A contract clause can be a bit like a shield, guarding against every nasty “what if” that could crop up on a construction project. It’s a weapon against having your rights trampled on as a sub. It’s a lifesaver for situations you once thought were inevitable. And you can get creative with them.
Billd recently gathered 68 subcontractors from across the US to discuss what clauses they use and which ones they redline when trying to protect their rights and relationships.
Below, you’ll find 7 of the 17 clauses they discussed. If you want to see all 17, make a free account on the Builder’s Boardroom, where you’ll find a wealth of information from subs just like you.
- Make Lien Releases Conditional: GCs often want you to sign lien releases, even as you’re floating thousands of dollars while waiting for payment. Execute a sidebar agreement that says the lien release is conditional upon getting this payment. If you don’t get the payment, the lien release becomes effectively useless.
- Guarantee Access to Information to Assert Lien Rights: A judge can disavow your lien if it’s missing information, like proper legal descriptions. It’s critical to know exactly who you’re working for and where you’re doing the work, and to ensure this information will be seamlessly provided to you. Include a clause that says, upon written request, the owner will provide all information for you as the subcontractor to assert your lien rights. Should they provide incorrect information, it’s a breach on the owner’s part.
- Customize Indemnification Agreements: Modify indemnification clauses by creating a template indemnification agreement that’s been blessed by your insurance carrier. The GC/owner will welcome the chance to review it and it can typically be signed seamlessly, but was created on your terms.
- Make GCs Pay for Labor Costs: If you are concerned about a project’s cash flow, include a clause that says when payment is questioned, the GC will at least pay your labor costs, which will help keep cash moving.
- Make the Bid a Contract Addendum: In recent years, more and more GCs are not honoring the exclusions stated in your bid. They’re asserting that the contract documents overrule everything, including exclusions that clearly state what you will not do. To protect your exclusions, strike through any language that says the bid is not a contract document (or language that voids all prior discussions or agreements other than the main contract). Then, make the bid itself an addendum to the contract.
- Create Payment Terms That Work for You: Pay-when-paid/pay-if-paid clauses can cause payment delays for subs, and are further complicated by state-specific laws. To protect yourself, add a clause that specifies you will be paid as soon as your portion of the project is completed. This way, you’re not waiting until the end of the project. State exactly how many days the GC has to remit payment, then include consequences for being late. After 60 days of nonpayment, state that your labor resources will be removed from the jobsite. After 90 days, state that interest will be charged on a monthly basis until the account is brought current. In California, for example, you can charge up to 10% annual interest, according to one sub we spoke to.

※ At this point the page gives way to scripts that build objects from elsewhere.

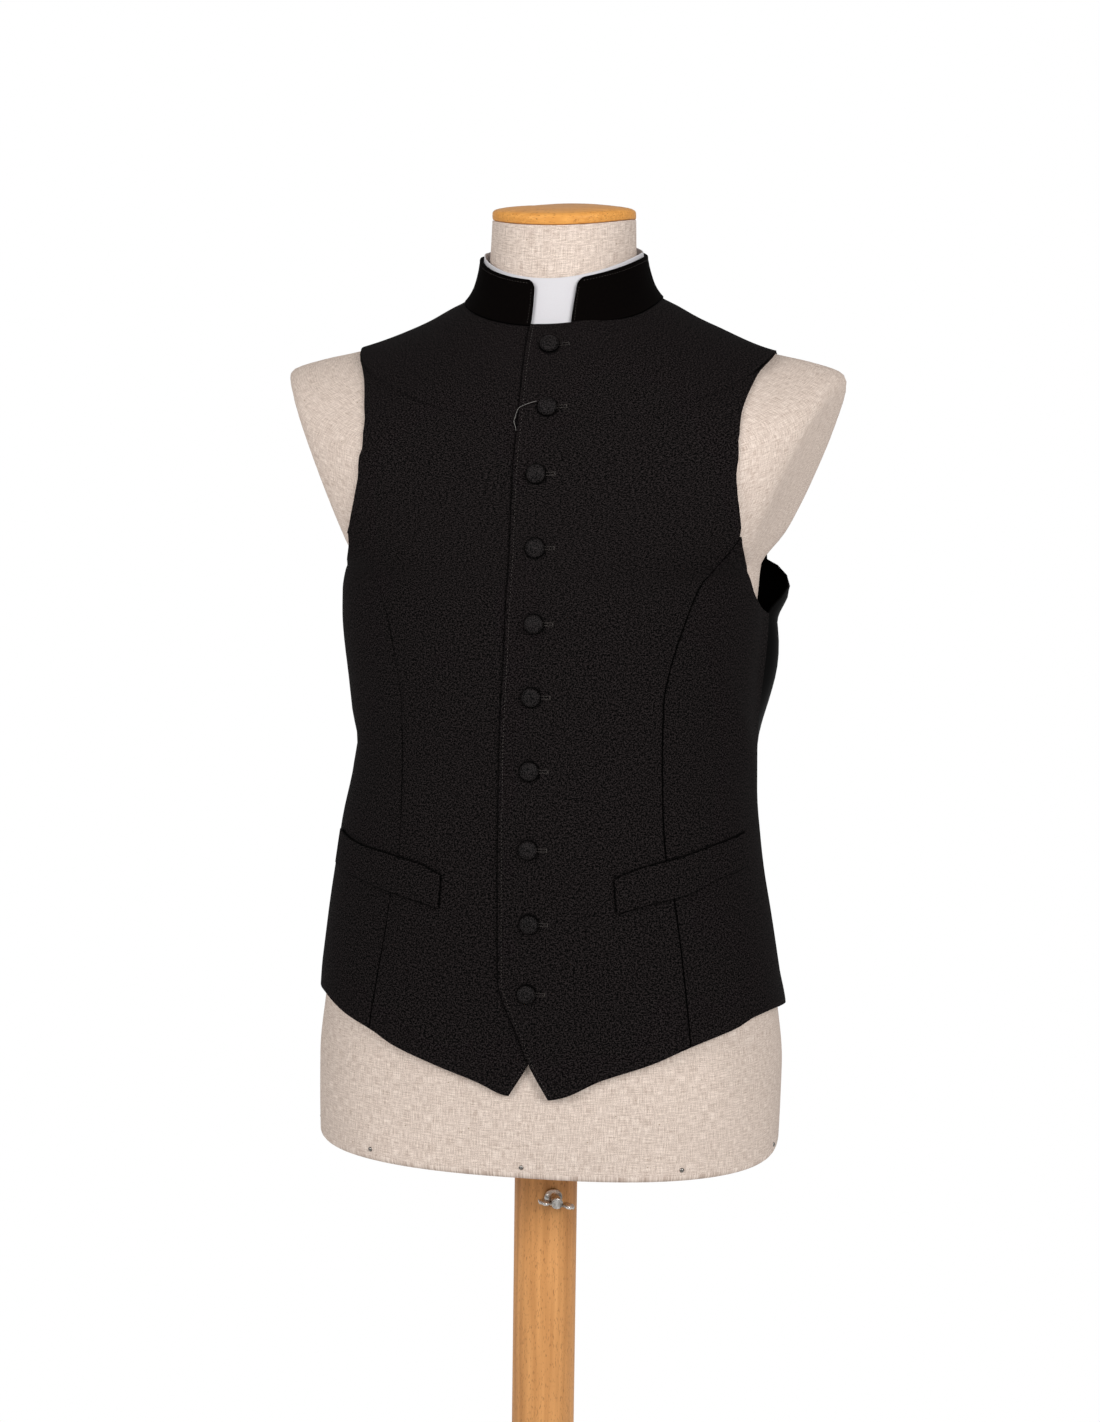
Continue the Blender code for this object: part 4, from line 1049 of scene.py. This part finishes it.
# THE POCKET WELTS
# A folded strip of the same wool on each front, over the mouth of a pocket. Its lower edge and ends are
# sewn down, and the mouth is the dark line along its top, deepened with the wool's painted shade.
LEFT_WELT = (
    # turn, low way, high way
    (23.8, 220.5, 248.0), (32.0, 226.9, 256.5), (43.3, 233.0, 263.0), (54.0, 242.6, 269.0),
    (70.5, 248.8, 274.4),
)
RIGHT_WELT = (
    # turn, low way, high way
    (21.8, 218.6, 245.2), (28.7, 223.0, 252.7), (41.6, 228.7, 257.3), (50.0, 232.2, 258.7),
    (57.0, 233.5, 260.5), (68.0, 236.0, 265.0),
)
WELT_THICKNESS = 1.8
WELT_GAP = 0.7
WELT_STEPS = (0.0, 0.4, 1.0, 2.0)
WELT_LENGTH = 120.0
WELT_COLUMNS = 30
WELT_HEIGHT = 27.0
WELT_ROWS = 6
WELT_ROLLS = (0.9, 0.8, 0.9, 0.9)
welt_across = shares(WELT_LENGTH, WELT_STEPS, WELT_STEPS, WELT_COLUMNS)
welt_up = shares(WELT_HEIGHT, WELT_STEPS, WELT_STEPS, WELT_ROWS)
for side, word, table in ((1, "left", LEFT_WELT), (-1, "right", RIGHT_WELT)):
    edges = Curves(table)
    places = {}
    for column, u in enumerate(welt_across):
        turn = table[0][0] + (table[-1][0] - table[0][0]) * u
        low, high = edges.at(turn)
        for row, t in enumerate(welt_up):
            places[column, row] = Vector((side * math.radians(turn), low + (high - low) * t))
    piece = panel(f"wool_welt_{word}", places, welt_across, welt_up, WELT_THICKNESS, WELT_ROLLS, wool,
                  lambda here, face, from_edge: WOOL + WELT_GAP)
    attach(piece, "bust")
    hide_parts(f"welt_{word}")

# THE STANDING COLLAR
# A stiffened band of the same wool, denser and darker for its interlining. It stands round the neck,
# open at the front, with rounded corners and a line of stitches inside its edge.
COLLAR_LEFT_X = 22.6
COLLAR_RIGHT_X = -8.2
COLLAR_FRONT_TOP = 849.0
COLLAR_BACK_TOP = 857.0
COLLAR_HEIGHT = 37.0
COLLAR_CORNER = 8.0
COLLAR_FLARE = 2.8
COLLAR_THICKNESS = 2.8
COLLAR_ROLL = 1.0
COLLAR_FOOT_ROLL = 0.5
COLLAR_LAP = 0.2
COLLAR_ENDS = (0.0, 0.3, 0.7, 1.2, 2.0, 3.0, 4.0, 6.0, 8.0)
COLLAR_COLUMNS = 110
COLLAR_TOP_STEPS = (0.0, 0.3, 0.7, 1.2, 2.0, 3.0, 4.0)
COLLAR_ROWS = 8
BAND_FLOAT = 3.0

# Interlined worsted wool: the same cloth, fused to a stiff layer, so its tooth is flatter and darker.
band_wool, tree, surface, flat_cloth = new_material("interlined_black_wool", cloth=True)
tooth_lines = add_node(tree, "Mapping", {"Vector": flat_cloth,
                                         "Scale": (1 / MM / WOOL_YARN, 1 / MM / BAND_FLOAT, 1)})
tooth = add_node(tree, "TexNoise", {"Vector": tooth_lines, "Scale": 1.0, "Detail": 3.0})
tone = add_node(tree, "Mix", {0: tooth, 6: "#020101", 7: "#0A0706"}, data_type="RGBA")
relief = add_node(tree, "Bump", {"Height": tooth, "Strength": 0.4, "Distance": 0.12 * MM})
# Painted shade, as on the fronts, darkens the band under its edges and where it meets other pieces
set_inputs(tree, surface, {"Base Color": painted_groove_shade(tree, tone), "Normal": relief, "Roughness": 0.85,
                           "Specular IOR Level": 0.02})


def collar_top(turn):
    """The way of the collar's top edge."""
    share = (1 + math.cos(turn)) / 2
    return COLLAR_BACK_TOP + (COLLAR_FRONT_TOP - COLLAR_BACK_TOP) * share**2


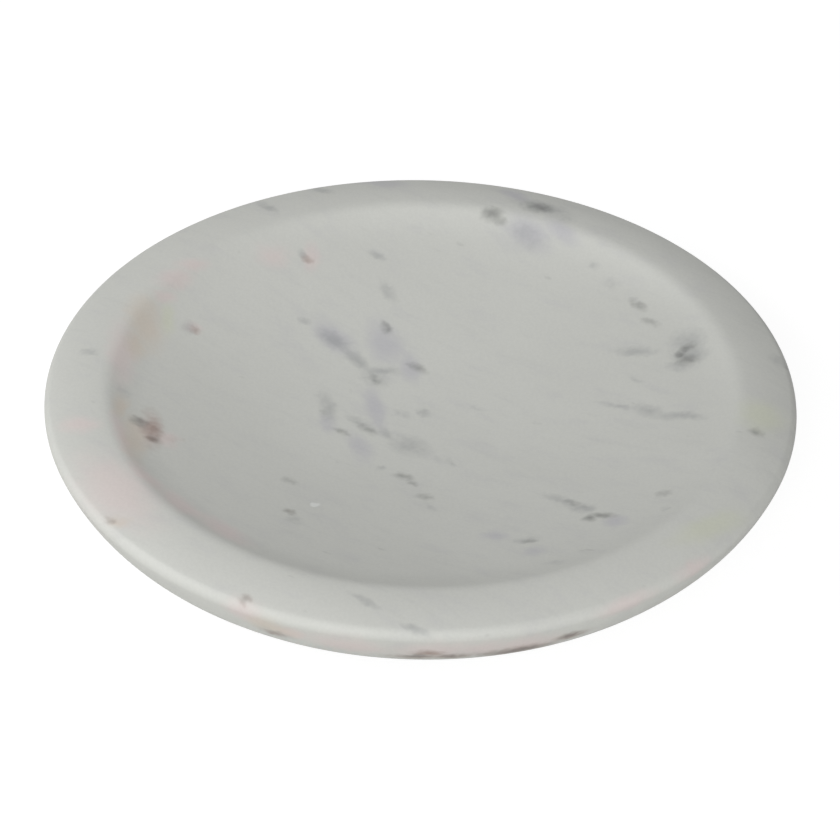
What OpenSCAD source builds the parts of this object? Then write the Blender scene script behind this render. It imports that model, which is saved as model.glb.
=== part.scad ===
// Shallow round dish turned from one block of marble. Its broad, gently crowned
// rim rolls over into the well, and its wall curves in under the rim to a flat
// base. Felt pads, each held by a thin disc of adhesive, keep the stone off the
// table. Millimetres, +Z up. The origin is on the table, under the middle.

/* [Dish] */
// Outside diameter of the dish
bowl_d = 300; // [260:1:340]
// Height of the marble, from its base to the crest of the rim
marble_h = 36.5; // [35:0.5:50]
// Distance from the outer edge in to the edge of the flat base
base_inset = 34; // [28:0.5:35]

/* [Rim] */
// Width of the rim, from its crest to the outer edge
rim_w = 21; // [16:0.5:26]
// Radius of the rim's gentle crown
crown_r = 70; // [55:1:140]
// Radius of the rounded outer corner
corner_r = 2.7; // [1.5:0.1:5]
// Angle below level at which the corner runs on into the outer wall
wall_angle = 15; // [10:1:24]

/* [Well] */
// Depth of the well, from the crest of the rim to the middle of the floor
well_depth = 20.5; // [17:0.5:24]
// Angle of the well's side where it is steepest
side_angle = 26.5; // [25:0.5:30]
// Radius of the well's side
side_r = 70; // [50:1:85]
// Radius of the roll between the crest of the rim and the side of the well
roll_r = 12; // [6:0.5:18]

/* [Felt pads] */
// Number of felt pads under the base
pad_count = 4; // [3:1:6]
// Diameter of a felt pad
pad_d = 20; // [12:1:26]
// Thickness of a felt pad
pad_t = 2.5; // [1:0.5:5]
// Distance from the edge of the base in to the edge of a pad
pad_inset = 14; // [4:1:40]

/* [Adhesive] */
// Thickness of the adhesive disc between a pad and the base
glue_t = 0.3; // [0.1:0.1:0.6]
// How far the adhesive stops short of the pad's edge
glue_inset = 0.6; // [0.2:0.1:2]

/* [Hidden] */
// Longest straight run and largest turn in one step along a curve
step_run = 3;
step_angle = 4;
// Sides of the round shapes
round_sides = 180;

// Heights above the table
base_z = pad_t + glue_t;
crest_z = base_z + marble_h;
floor_z = crest_z - well_depth;

// Radii from the middle of the dish
edge_rad = bowl_d / 2;
base_rad = edge_rad - base_inset;
crest_rad = edge_rad - rim_w;
pad_ring_rad = base_rad - pad_inset - pad_d / 2;

// Crown of the rim: an arc that is level at the crest and falls outwards
crown_centre = [crest_rad, crest_z - crown_r];
crown_end = acos((rim_w - corner_r) / (crown_r - corner_r));

// Outer corner: a small arc that carries on from the crown
corner_centre = crown_centre + (crown_r - corner_r) * dir(crown_end);
corner_end = corner_centre + corner_r * dir(-wall_angle);

// Outer wall: the arc that leaves the corner smoothly and ends at the base
wall_drop = corner_end - [base_rad, base_z];
wall_r = (wall_drop * wall_drop) / (2 * wall_drop * dir(-wall_angle));
wall_centre = corner_end - wall_r * dir(-wall_angle);
wall_end = angle_of([base_rad, base_z] - wall_centre);

// Roll: the arc that turns down from the crest into the well
roll_centre = [crest_rad, crest_z - roll_r];
roll_end = 90 + side_angle;

// Side: the hollow arc that carries on from the roll
side_centre = roll_centre + (roll_r + side_r) * dir(roll_end);
side_end = side_angle - 90;

// Floor: the arc that carries on from the side and is level in the middle
side_rise = side_centre[1] - floor_z;
floor_r = (side_centre[0] ^ 2 + side_rise ^ 2 - side_r ^ 2) / (2 * (side_rise - side_r));
floor_centre = [0, floor_z + floor_r];
floor_end = angle_of(side_centre - floor_centre);

// Unit vector at an angle, and the angle of a vector
function dir(angle) = [cos(angle), sin(angle)];
function angle_of(v) = atan2(v[1], v[0]);

// Points along an arc, both ends included
function arc(centre, radius, from, to) =
    let (
        turn = abs(to - from),
        steps = max(ceil(turn / step_angle), ceil(radius * turn * PI / 180 / step_run))
    )
    [for (i = [0 : steps]) centre + radius * dir(from + (to - from) * i / steps)];

// Places a piece under the base, at the pad of that number
module at_pad(number) {
    rotate([0, 0, 360 * (number - 0.5) / pad_count])
        translate([pad_ring_rad, 0, 0])
            children();
}

module marble_bowl() {
    section = concat(
        [[0, base_z]],
        arc(floor_centre, floor_r, -90, floor_end),
        arc(side_centre, side_r, floor_end, side_end),
        arc(roll_centre, roll_r, roll_end, 90),
        arc(crown_centre, crown_r, 90, crown_end),
        arc(corner_centre, corner_r, crown_end, -wall_angle),
        arc(wall_centre, wall_r, -wall_angle, wall_end)
    );
    color([0.80, 0.81, 0.78])
        rotate_extrude($fn = round_sides)
            polygon(section);
}

module felt_pad(number) {
    color([0.62, 0.59, 0.54])
        at_pad(number)
            cylinder(d = pad_d, h = pad_t, $fn = round_sides);
}

module adhesive_disc(number) {
    color([0.87, 0.84, 0.70])
        at_pad(number)
            translate([0, 0, pad_t])
                cylinder(d = pad_d - 2 * glue_inset, h = glue_t, $fn = round_sides);
}

marble_bowl();
for (i = [1 : pad_count]) {
    felt_pad(i);
    adhesive_disc(i);
}
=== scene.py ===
"""Looks of a shallow marble dish on felt pads, made around its construction model."""

import math
from typing import NamedTuple

import bpy
from bpy.props import FloatProperty, FloatVectorProperty, IntProperty, PointerProperty
from mathutils import Matrix, Vector


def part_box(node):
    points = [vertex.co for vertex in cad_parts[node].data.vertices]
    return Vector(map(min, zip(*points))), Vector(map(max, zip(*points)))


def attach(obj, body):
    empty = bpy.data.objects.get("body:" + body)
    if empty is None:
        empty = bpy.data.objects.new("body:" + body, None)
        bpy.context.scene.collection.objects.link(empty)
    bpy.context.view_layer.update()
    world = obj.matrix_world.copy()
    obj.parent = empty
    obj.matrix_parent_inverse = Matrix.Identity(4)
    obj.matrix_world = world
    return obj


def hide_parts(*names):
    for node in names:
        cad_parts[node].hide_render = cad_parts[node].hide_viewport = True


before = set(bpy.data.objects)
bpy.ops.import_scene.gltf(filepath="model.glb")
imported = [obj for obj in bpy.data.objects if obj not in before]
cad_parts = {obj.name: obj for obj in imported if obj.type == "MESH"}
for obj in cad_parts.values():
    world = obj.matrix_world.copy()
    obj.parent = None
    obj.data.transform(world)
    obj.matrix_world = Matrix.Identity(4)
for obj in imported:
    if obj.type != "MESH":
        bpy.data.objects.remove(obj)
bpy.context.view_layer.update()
stone_low, stone_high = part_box("marble_bowl")

bl_info = {
    "name": "Marble Dish",
    "version": (1, 0, 0),
    "blender": (4, 5, 0),
    "location": "3D View > Sidebar > Marble Dish",
    "description": "Turns a honed marble dish, sets it on felt pads and lights it in a pale studio",
    "category": "Add Mesh",
}

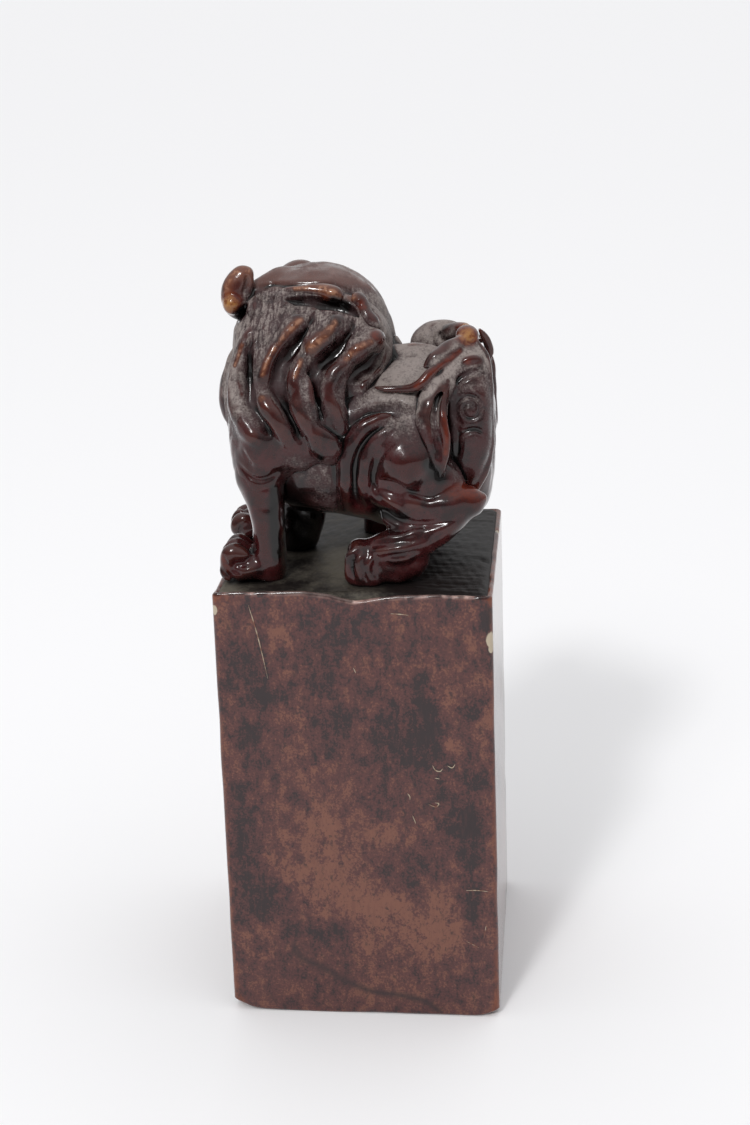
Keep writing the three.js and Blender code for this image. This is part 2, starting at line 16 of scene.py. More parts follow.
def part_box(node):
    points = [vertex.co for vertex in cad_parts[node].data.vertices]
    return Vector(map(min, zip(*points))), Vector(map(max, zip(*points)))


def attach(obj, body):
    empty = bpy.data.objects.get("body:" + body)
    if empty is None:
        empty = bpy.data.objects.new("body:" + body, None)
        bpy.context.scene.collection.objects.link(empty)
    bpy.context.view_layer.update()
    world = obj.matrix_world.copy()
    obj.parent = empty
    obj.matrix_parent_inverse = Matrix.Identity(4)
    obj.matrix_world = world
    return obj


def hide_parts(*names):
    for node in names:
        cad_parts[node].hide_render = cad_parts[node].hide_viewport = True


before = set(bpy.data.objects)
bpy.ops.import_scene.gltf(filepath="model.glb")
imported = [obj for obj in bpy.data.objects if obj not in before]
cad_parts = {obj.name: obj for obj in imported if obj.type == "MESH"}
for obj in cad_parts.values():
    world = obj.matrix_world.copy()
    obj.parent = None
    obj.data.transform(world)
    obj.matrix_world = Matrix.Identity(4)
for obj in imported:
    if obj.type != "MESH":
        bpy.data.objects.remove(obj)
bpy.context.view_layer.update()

bl_info = {
    "name": "Carved Lion Seal",
    "version": (1, 0, 0),
    "blender": (4, 5, 0),
    "location": "3D View > Sidebar > Lion Seal",
    "description": "Builds a waxed soapstone seal with a carved lion, on a pale studio floor",
    "category": "Add Mesh",
}

MM = 0.001
GROUND_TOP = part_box("carved_ground")[1][2] / MM
FOOT_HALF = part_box("seal_block")[1][0] / MM
TOP_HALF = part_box("carved_ground")[1][0] / MM
BLOCK_TOP = 60.0  # the rim, in mm above the printing face
CORNER_ROUND = 0.7  # of the upright corners
EDGE_WEAR = 0.45  # of the block's foot and rim
GROUND_INSET = 0.5  # from the block's sides to the ground inside the rim
FLOOR_LEVEL = -0.02  # just clear of the printing face
MIDDLE_Y = -2.0  # the lion's own middle plane
UP = np.array([0.0, 0.0, 1.0])
NEAR = np.array([0.0, -1.0, 0.0])
FAR = -NEAR
REAR = np.array([1.0, 0.0, 0.0])
REACH = 7  # grains of distance kept on each side of a surface
SIGHT = np.array([-0.102, 0.933, -0.344])  # from the viewer towards the lion's near flank


# Lines, sweeps and eggs

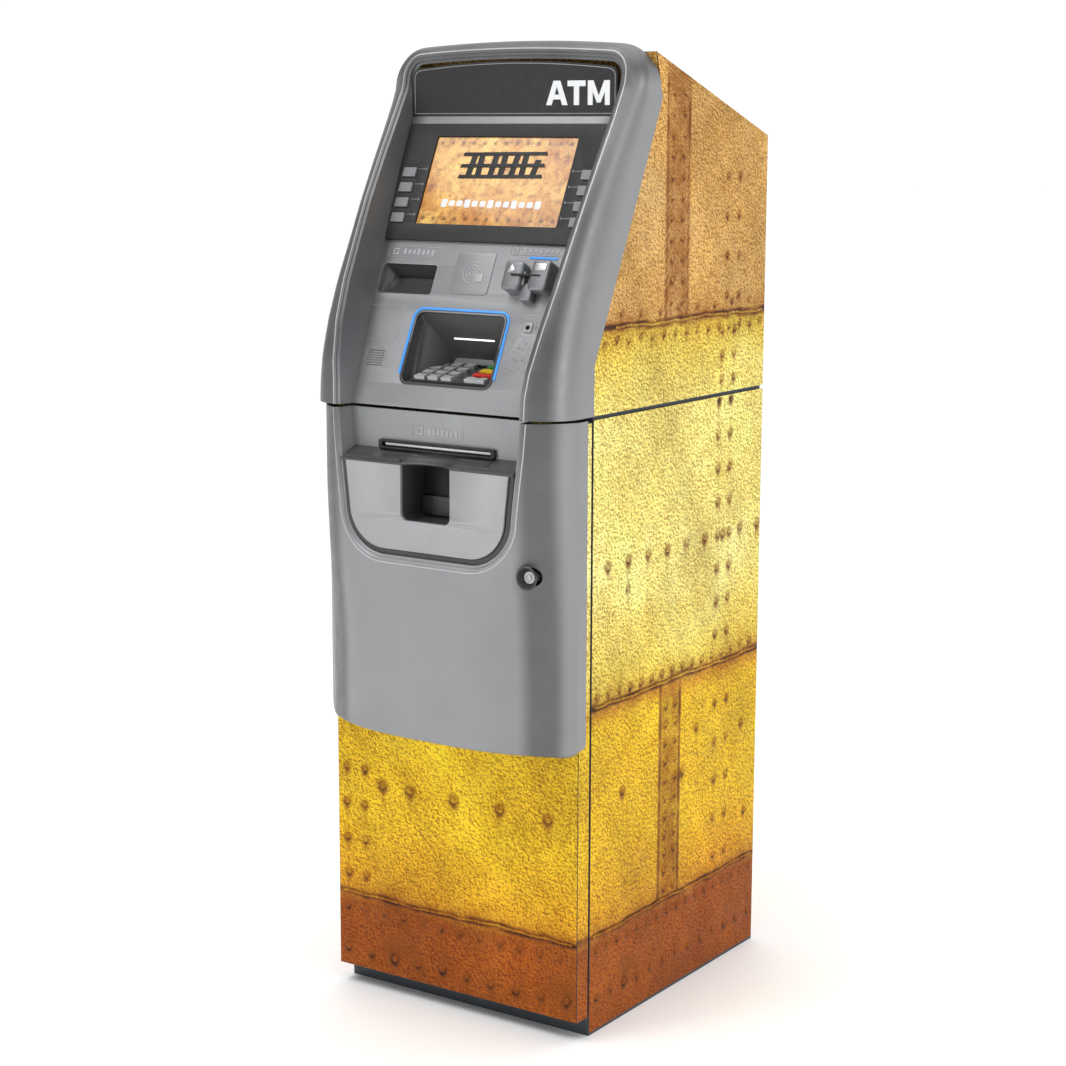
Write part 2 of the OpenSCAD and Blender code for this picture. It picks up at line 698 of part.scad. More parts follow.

- Add an Addendum That States Labor Rates: Labor rates often increase annually. On jobs that last longer than a year, include an addendum that explicitly states regular and overtime labor rates and how they will increase. This encourages transparency. If a contract goes on for 5 years in a state with a 3% annual increase in labor rates, they will increase 15% over the course of just one project. Communicate this to the GC at the get go.